Written request: Print, without altering anything, the lines from the one that holds "for name, plane, swing" to the one that holds "before = set(bpy.data.objects)", inclusive. No other lines belong in the output.

Data shown:

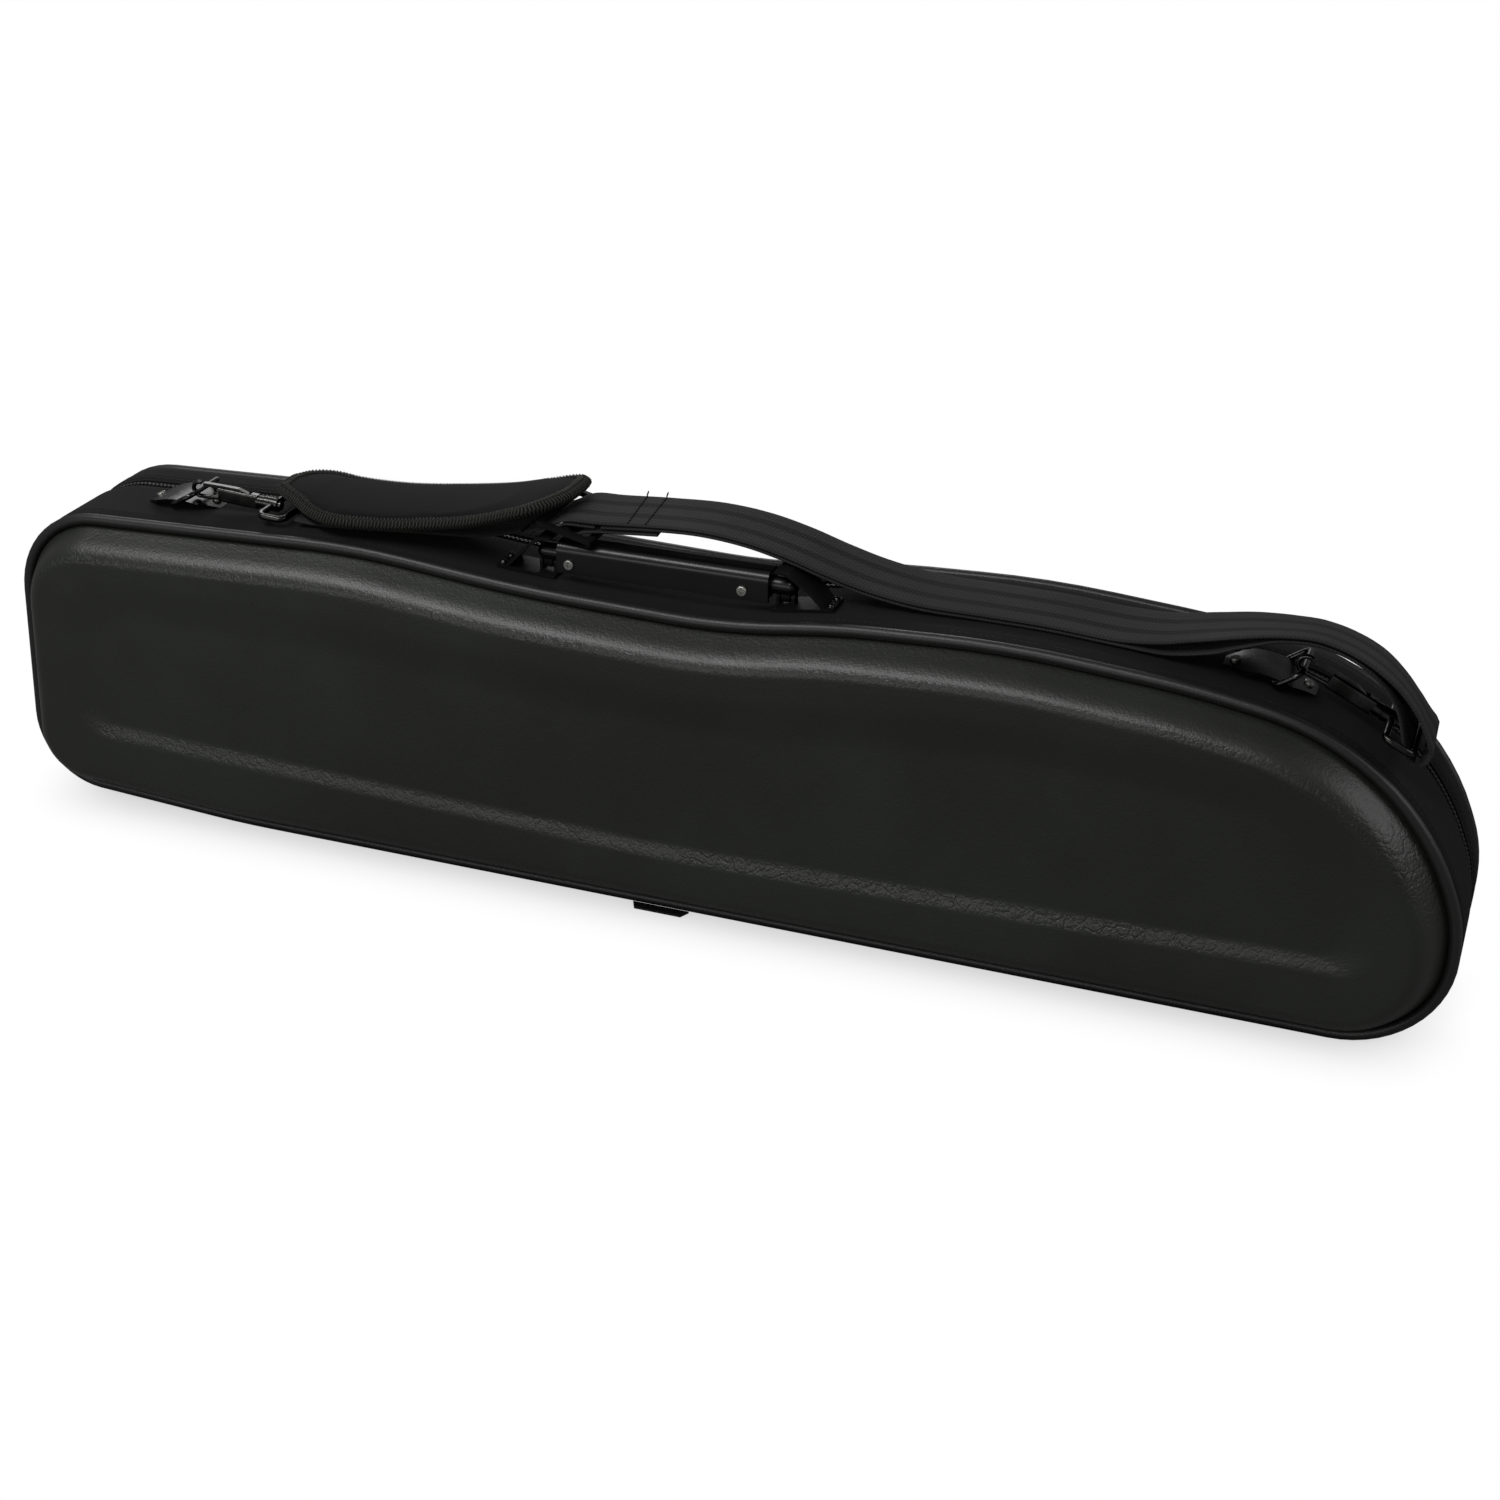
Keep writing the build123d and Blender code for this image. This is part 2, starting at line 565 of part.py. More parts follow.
def shoulder_pad():
    """Kidney-shaped pad with a crowned top, drawn down at its bound edge."""
    sections = []
    for x, front, rear, height in PAD_STATIONS:
        middle = (front + rear) / 2
        full = min(1.0, (rear - front) / 40)
        crown, edge = PAD_CROWN * (0.4 + 0.6 * full), PAD_EDGE * (0.5 + 0.5 * full)
        inset = min(2.5, (rear - front) / 6)
        section = ThreePointArc((front + inset, edge), (middle, crown), (rear - inset, edge))
        section += ThreePointArc((rear - inset, edge), (rear, 0), (rear - inset, -edge))
        section += ThreePointArc((rear - inset, -edge), (middle, -crown), (front + inset, -edge))
        section += ThreePointArc((front + inset, -edge), (front, 0), (front + inset, edge))
        sections.append(Pos(x, 0, height) * (Plane.YZ * make_face(section)))
    return loft(sections)


def edge_plane():
    """Plane on the straight left edge where the upper slider stops: x outwards, z up along it."""
    low, high = (Vector(x, ZIP_Y, z) for x, z in (LEFT_EDGE_LOW, LEFT_EDGE_HIGH))
    along = (high - low).normalized()
    outwards = Vector(-along.Z, 0, along.X)
    return Plane(origin=low + along * UPPER_SLIDER_AT, x_dir=outwards, z_dir=along)


def corner_plane():
    """The same on the rounded lower corner, just below, where the lower slider meets it."""
    angle = radians(LOWER_SLIDER_ANGLE)
    outwards = Vector(cos(angle), 0, sin(angle))
    centre = Vector(CORNER_CENTRE[0], ZIP_Y, CORNER_CENTRE[1])
    return Plane(origin=centre + outwards * CORNER_RADIUS, x_dir=outwards,
                 z_dir=(sin(angle), 0, -cos(angle)))


def zip_slider(plane):
    """Slider body over the teeth with the bridge that carries its pull."""
    half_length, half_width = SLIDER_LENGTH / 2, SLIDER_WIDTH / 2
    plate = block(-0.5, 1.1, -half_width, half_width, -half_length, half_length)
    plate = fillet(plate.edges().filter_by(Axis.X), 2.2)
    cheek = block(-1.5, -0.4, 2.2, half_width - 0.6, -3.4, 3.4)
    bridge = upright_plate([(1.0, -4.0), (3.3, -2.6), (3.3, 3.2), (1.0, 4.4)], -0.9, 0.9)
    bridge -= block(1.1, 2.4, -2, 2, -2.0, 2.6)
    return plane * (plate + cheek + mirror(cheek, about=Plane.XZ) + bridge)


def zip_pull(plane, swing):
    """Flat metal pull hanging from the bridge, turned outwards by the swing."""
    tag = block(-0.45, 0.45, -3.0, 3.0, -PULL_LENGTH, 0.5)
    tag = fillet(tag.edges().filter_by(Axis.X).group_by(Axis.Z)[0], 1.6)
    tag -= block(-1, 1, -1.45, 1.45, -6.8, -0.5)
    tag -= fillet(block(-1, 1, -1.4, 1.4, 3 - PULL_LENGTH, -8.6).edges().filter_by(Axis.X), 1.2)
    x, z = PULL_PIVOT
    return plane * Pos(x, 0, z) * Rot(0, -swing, 0) * tag


def export(node, shape):
    pieces = shape if isinstance(shape, list) else [shape]
    whole = Compound(children=[Compound(children=piece.solids()) for piece in pieces])
    whole.label = node
    export_step(whole, f"parts/{node}.step")


def main():
    base_edge, lid_edge = ZIP_Y - PARTING / 2, ZIP_Y + PARTING / 2
    seam = DEPTH / 2 - PIPING_RADIUS
    tray = front_tray()
    export("base_tray", tray)
    export("lid_tray", mirror(tray, about=Plane.XZ))
    export("base_piping", piping(-1))
    export("lid_piping", piping(1))
    export("base_gusset", gusset(-seam, ZIP_Y - ZIP_REVEAL))
    export("lid_gusset", gusset(ZIP_Y + ZIP_REVEAL, seam))
    export("base_frame", frame(-seam + 0.1, base_edge - 0.2, -seam + 0.1, -DEPTH / 2))
    export("lid_frame", frame(lid_edge + 0.2, seam - 0.1, seam - 0.1, DEPTH / 2))
    tape_in = TEETH_WIDTH + PARTING / 2
    export("base_zip_tape", zip_tape(ZIP_Y - ZIP_REVEAL, base_edge))
    export("lid_zip_tape", zip_tape(lid_edge, ZIP_Y + ZIP_REVEAL))
    export("base_zip_teeth", zip_teeth(ZIP_Y - tape_in, base_edge))
    export("lid_zip_teeth", zip_teeth(lid_edge, ZIP_Y + tape_in))
    export("base_cloth_hinge", cloth_hinge(ZIP_Y - ZIP_REVEAL, base_edge))
    export("lid_cloth_hinge", cloth_hinge(lid_edge, ZIP_Y + ZIP_REVEAL))
    export("base_insert", base_insert())
    export("lid_insert", lid_insert())
    export("seam_tab", seam_tab())

    export("handle_grip", handle_grip())
    export("handle_core", handle_core())
    export("handle_screws", handle_screws())
    export("handle_bracket_left", handle_bracket(-1))
    export("handle_bracket_right", handle_bracket(1))
    export("handle_pins", [pivot_rod(side, 2.0, 11.3, PIVOT_RADIUS) for side in (-1, 1)])
    export("bracket_rivets", bracket_rivets())

    screws = []
    for name, place in PLACES.items():
        export(f"saddle_{name}", saddle(place))
        screws += saddle_screws(place)
        export(f"ring_{name}", ring(place))
        export(f"hook_{name}", hook_body(place))
        export(f"hook_gate_{name}", hook_gate(place))
        export(f"gate_pin_{name}", gate_pin(place))
        export(f"strap_eye_{name}", strap_eye(place))
    export("saddle_screws", screws)

    export("shoulder_strap", swept_band(STRAP_ROUTE, STRAP_WIDTH, WEBBING, 64, STRAP_LEAN))
    export("strap_return", swept_band(RETURN_ROUTE, STRAP_WIDTH, WEBBING, 56, RETURN_LEAN))
    export("strap_wrap", swept_band(WRAP_ROUTE, STRAP_WIDTH, WEBBING, 36))
    export("strap_short", swept_band(SHORT_ROUTE, SHORT_WIDTH, WEBBING, 24))
    export("strap_adjuster", strap_adjuster())
    export("shoulder_pad", shoulder_pad())

    for name, plane, swing in (("lower", corner_plane(), LOWER_PULL_SWING),
                               ("upper", edge_plane(), UPPER_PULL_SWING)):
        export(f"zip_slider_{name}", zip_slider(plane))
        export(f"zip_pull_{name}", zip_pull(plane, swing))


main()
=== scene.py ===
"""Soprano saxophone case: finishes, webbing, pad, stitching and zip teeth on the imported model."""

from math import cos, pi, radians, sin, sqrt

import bmesh
import bpy
from mathutils import Matrix, Vector


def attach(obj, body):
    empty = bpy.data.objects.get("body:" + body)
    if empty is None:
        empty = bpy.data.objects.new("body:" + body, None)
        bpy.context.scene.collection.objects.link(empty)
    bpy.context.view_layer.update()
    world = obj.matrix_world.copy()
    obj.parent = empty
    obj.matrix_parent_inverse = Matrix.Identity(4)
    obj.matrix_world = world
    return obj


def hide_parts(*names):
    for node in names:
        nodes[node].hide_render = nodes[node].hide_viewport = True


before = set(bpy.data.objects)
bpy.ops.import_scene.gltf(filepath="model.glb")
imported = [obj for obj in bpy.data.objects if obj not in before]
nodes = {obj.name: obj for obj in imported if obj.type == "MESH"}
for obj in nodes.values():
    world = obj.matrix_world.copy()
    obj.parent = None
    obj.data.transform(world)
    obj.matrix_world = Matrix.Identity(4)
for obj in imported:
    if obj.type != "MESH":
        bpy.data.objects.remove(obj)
bpy.ops.object.select_all(action="DESELECT")
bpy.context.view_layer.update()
MM = 0.001

# The case's outline, as in the part's source: corner x, z and rounding radius, in millimetres
OUTLINE = [
    (360.0, 0.0, 50.0), (360.0, 68.0, 74.0), (329.0, 145.6, 115.0), (235.0, 161.0, 410.0),
    (155.0, 167.0, 500.0), (77.5, 163.3, 400.0), (26.0, 155.5, 310.0), (-75.0, 158.2, 800.0),
    (-162.0, 166.3, 420.0), (-351.9, 159.2, 50.0), (-362.4, 7.0, 37.0), (-240.0, 0.0, 600.0),
]
# The sunken middle field, with as many corners
FIELD = [
    (326.0, 47.0, 13.0), (323.0, 84.0, 84.0), (298.0, 124.0, 48.0), (225.0, 133.0, 300.0),
    (150.0, 135.0, 400.0), (80.0, 127.0, 300.0), (20.0, 121.0, 300.0), (-75.0, 125.0, 600.0),
    (-170.0, 133.0, 420.0), (-319.0, 131.0, 24.0), (-321.0, 50.5, 16.0), (0.0, 40.5, 900.0),
]
# Where that field's floor begins: close below its lower edge, far in from the soft upper ones
FIELD_FLOOR = [
    (316.0, 47.0, 13.0), (308.0, 82.0, 78.0), (284.0, 113.0, 46.0), (222.0, 118.0, 300.0),
    (150.0, 119.0, 400.0), (80.0, 112.0, 300.0), (20.0, 107.0, 300.0), (-75.0, 110.0, 600.0),
    (-170.0, 117.0, 420.0), (-307.0, 116.0, 30.0), (-311.0, 50.5, 16.0), (0.0, 40.5, 900.0),
]
SEAM_Y = 36.25
TRAY_FOOT, TRAY_HEIGHT = 5.6, 18.0
SLOPE_END, SHOULDER_END = 9.0, 20.5
FIELD_EDGE = 5.5        # half the width of the step at the field's lower edge
FIELD_SINK = 2.6


# Shapes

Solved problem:
    for name, plane, swing in (("lower", corner_plane(), LOWER_PULL_SWING),
                               ("upper", edge_plane(), UPPER_PULL_SWING)):
        export(f"zip_slider_{name}", zip_slider(plane))
        export(f"zip_pull_{name}", zip_pull(plane, swing))


main()
=== scene.py ===
"""Soprano saxophone case: finishes, webbing, pad, stitching and zip teeth on the imported model."""

from math import cos, pi, radians, sin, sqrt

import bmesh
import bpy
from mathutils import Matrix, Vector


def attach(obj, body):
    empty = bpy.data.objects.get("body:" + body)
    if empty is None:
        empty = bpy.data.objects.new("body:" + body, None)
        bpy.context.scene.collection.objects.link(empty)
    bpy.context.view_layer.update()
    world = obj.matrix_world.copy()
    obj.parent = empty
    obj.matrix_parent_inverse = Matrix.Identity(4)
    obj.matrix_world = world
    return obj


def hide_parts(*names):
    for node in names:
        nodes[node].hide_render = nodes[node].hide_viewport = True


before = set(bpy.data.objects)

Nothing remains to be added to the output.